**Problem description:** Copy out all the data, word for word.

**Data lines:**

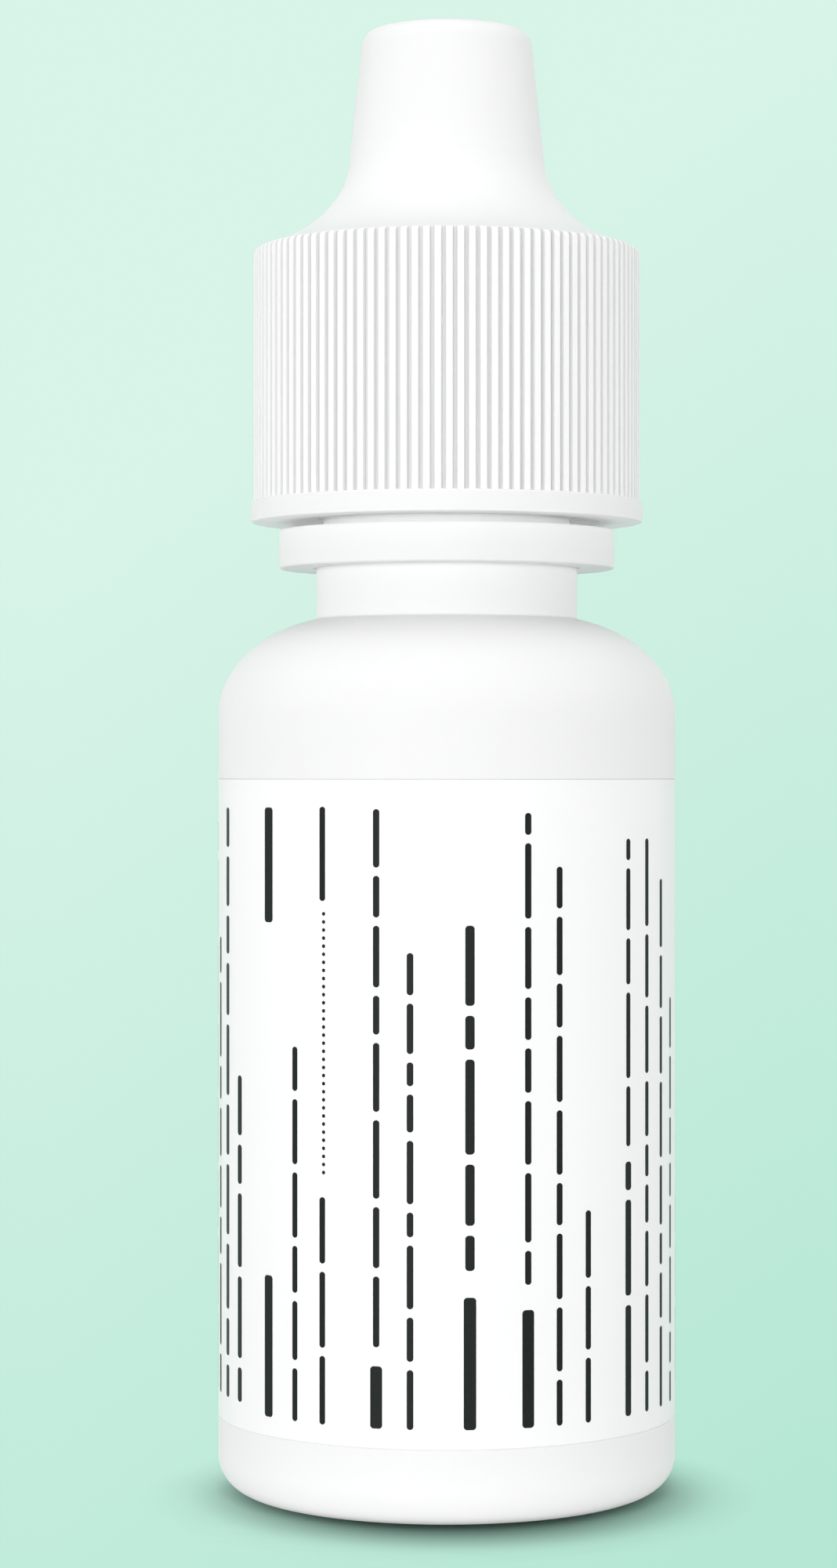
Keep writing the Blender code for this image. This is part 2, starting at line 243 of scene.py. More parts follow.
def bottlePaths(s):
    # Outside from the middle of the base to the top of the bead, then the threaded finish, then the
    # mouth and the inside down to the middle of the floor.
    centre = (s["shoulderCentre"], s["shoulderStart"])
    ringOuter = s["radius"] - s["corner"]
    beadTop = s["beadBase"] + s["beadHeight"]
    finishBase = beadTop + s["aboveBead"]
    finishTop = s["mouth"] - 2 * s["mouthEdge"]
    foot = roundedPath([
        (0, s["recess"] + s["gateDepth"], 0),
        (s["gateRadius"], s["recess"] + s["gateDepth"], 0.15),
        (s["gateRadius"] + s["gateDepth"], s["recess"], 0.1),
        (s["ringInner"] - s["recessSlope"], s["recess"], 0.5),
        (s["ringInner"], 0, 0.25),
        (ringOuter, 0, 0),
    ])
    corner = ellipsePath((ringOuter, s["corner"]), s["corner"], s["corner"], -90, 0, steps=20)
    panel = roundedPath([
        (s["radius"], s["corner"], 0),
        (s["radius"], s["panelBase"] - s["panelEdge"], 0.03),
        (s["panelRadius"], s["panelBase"], 0.03),
        (s["panelRadius"], s["panelTop"], 0.03),
        (s["radius"], s["panelTop"] + s["panelEdge"], 0.03),
        (s["radius"], s["shoulderStart"], 0),
    ], steps=3)
    shoulder = ellipsePath(centre, s["shoulderReach"], s["shoulderRise"], 0, s["shoulderEnd"],
                           steps=40)
    neck = roundedPath([
        (*shoulder[-1], 0),
        (s["neckRadius"], s["neckJoint"], 0.14),
        (s["neckRadius"], s["seat"], 0.1),
        (s["finishRadius"], s["seat"], 0.08),
        (s["finishRadius"], s["beadBase"], 0.08),
        (s["beadRadius"], s["beadBase"] + s["beadHeight"] / 3, 0.1),
        (s["beadRadius"], beadTop - s["beadHeight"] / 3, 0.1),
        (s["finishRadius"], beadTop, 0.08),
        (s["finishRadius"], finishBase, 0),
    ])
    neckFinish = [(s["finishRadius"], finishBase), (s["finishRadius"], finishTop)]
    boreFoot = s["shoulderStart"] + s["shoulderRise"] - s["wall"]
    mouth = roundedPath([
        (s["finishRadius"], finishTop, 0),
        (s["finishRadius"], s["mouth"], s["mouthEdge"]),
        (s["boreRadius"], s["mouth"], 0.12),
        (s["boreRadius"], boreFoot, 0),
    ])
    innerReach = s["innerRadius"] - s["shoulderCentre"]
    innerShoulder = ellipsePath(centre, innerReach, s["shoulderRise"] - s["wall"], 90, 0, steps=24)
    innerCentre = (s["innerRadius"] - s["corner"], s["innerFloor"] + s["corner"])
    innerCorner = ellipsePath(innerCentre, s["corner"], s["corner"], 0, -90, steps=10)
    spacing = s["rowSpacing"]
    outside = refinedPath(joinedPath(foot, corner, panel, shoulder, neck), spacing)
    threaded = refinedPath(neckFinish, s["threadRowSpacing"])
    innerWall = refinedPath([innerShoulder[-1], innerCorner[0]], spacing)
    innerBase = refinedPath([innerCorner[-1], (0, s["innerFloor"])], spacing)
    mouth = refinedPath(mouth, spacing)
    inside = joinedPath(mouth, innerShoulder, innerWall, innerCorner, innerBase)
    return outside, threaded, inside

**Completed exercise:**
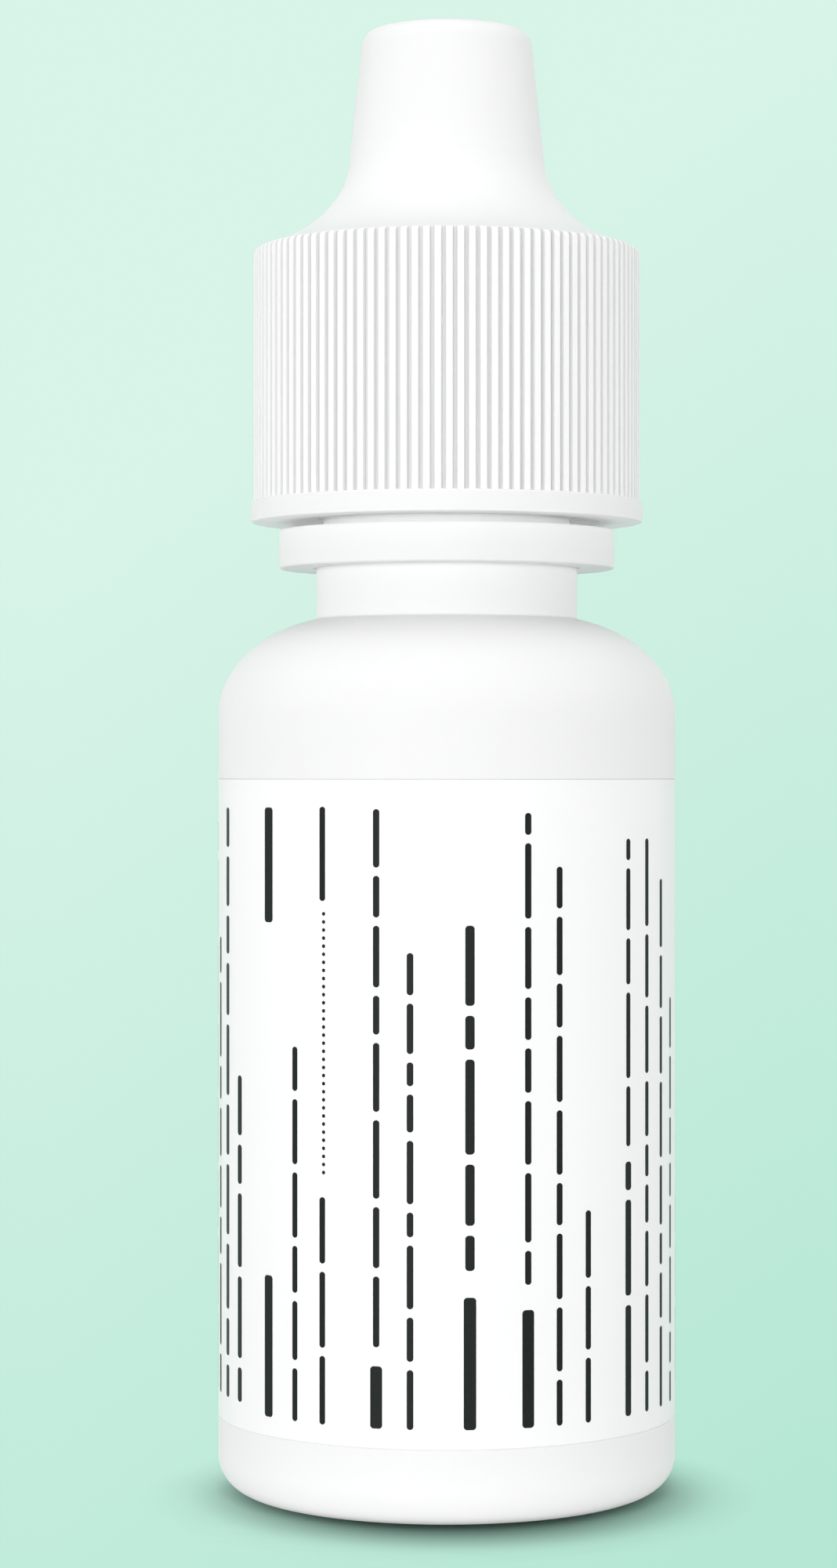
Keep writing the Blender code for this image. This is part 2, starting at line 243 of scene.py. More parts follow.
def bottlePaths(s):
    # Outside from the middle of the base to the top of the bead, then the threaded finish, then the
    # mouth and the inside down to the middle of the floor.
    centre = (s["shoulderCentre"], s["shoulderStart"])
    ringOuter = s["radius"] - s["corner"]
    beadTop = s["beadBase"] + s["beadHeight"]
    finishBase = beadTop + s["aboveBead"]
    finishTop = s["mouth"] - 2 * s["mouthEdge"]
    foot = roundedPath([
        (0, s["recess"] + s["gateDepth"], 0),
        (s["gateRadius"], s["recess"] + s["gateDepth"], 0.15),
        (s["gateRadius"] + s["gateDepth"], s["recess"], 0.1),
        (s["ringInner"] - s["recessSlope"], s["recess"], 0.5),
        (s["ringInner"], 0, 0.25),
        (ringOuter, 0, 0),
    ])
    corner = ellipsePath((ringOuter, s["corner"]), s["corner"], s["corner"], -90, 0, steps=20)
    panel = roundedPath([
        (s["radius"], s["corner"], 0),
        (s["radius"], s["panelBase"] - s["panelEdge"], 0.03),
        (s["panelRadius"], s["panelBase"], 0.03),
        (s["panelRadius"], s["panelTop"], 0.03),
        (s["radius"], s["panelTop"] + s["panelEdge"], 0.03),
        (s["radius"], s["shoulderStart"], 0),
    ], steps=3)
    shoulder = ellipsePath(centre, s["shoulderReach"], s["shoulderRise"], 0, s["shoulderEnd"],
                           steps=40)
    neck = roundedPath([
        (*shoulder[-1], 0),
        (s["neckRadius"], s["neckJoint"], 0.14),
        (s["neckRadius"], s["seat"], 0.1),
        (s["finishRadius"], s["seat"], 0.08),
        (s["finishRadius"], s["beadBase"], 0.08),
        (s["beadRadius"], s["beadBase"] + s["beadHeight"] / 3, 0.1),
        (s["beadRadius"], beadTop - s["beadHeight"] / 3, 0.1),
        (s["finishRadius"], beadTop, 0.08),
        (s["finishRadius"], finishBase, 0),
    ])
    neckFinish = [(s["finishRadius"], finishBase), (s["finishRadius"], finishTop)]
    boreFoot = s["shoulderStart"] + s["shoulderRise"] - s["wall"]
    mouth = roundedPath([
        (s["finishRadius"], finishTop, 0),
        (s["finishRadius"], s["mouth"], s["mouthEdge"]),
        (s["boreRadius"], s["mouth"], 0.12),
        (s["boreRadius"], boreFoot, 0),
    ])
    innerReach = s["innerRadius"] - s["shoulderCentre"]
    innerShoulder = ellipsePath(centre, innerReach, s["shoulderRise"] - s["wall"], 90, 0, steps=24)
    innerCentre = (s["innerRadius"] - s["corner"], s["innerFloor"] + s["corner"])
    innerCorner = ellipsePath(innerCentre, s["corner"], s["corner"], 0, -90, steps=10)
    spacing = s["rowSpacing"]
    outside = refinedPath(joinedPath(foot, corner, panel, shoulder, neck), spacing)
    threaded = refinedPath(neckFinish, s["threadRowSpacing"])
    innerWall = refinedPath([innerShoulder[-1], innerCorner[0]], spacing)
    innerBase = refinedPath([innerCorner[-1], (0, s["innerFloor"])], spacing)
    mouth = refinedPath(mouth, spacing)
    inside = joinedPath(mouth, innerShoulder, innerWall, innerCorner, innerBase)
    return outside, threaded, inside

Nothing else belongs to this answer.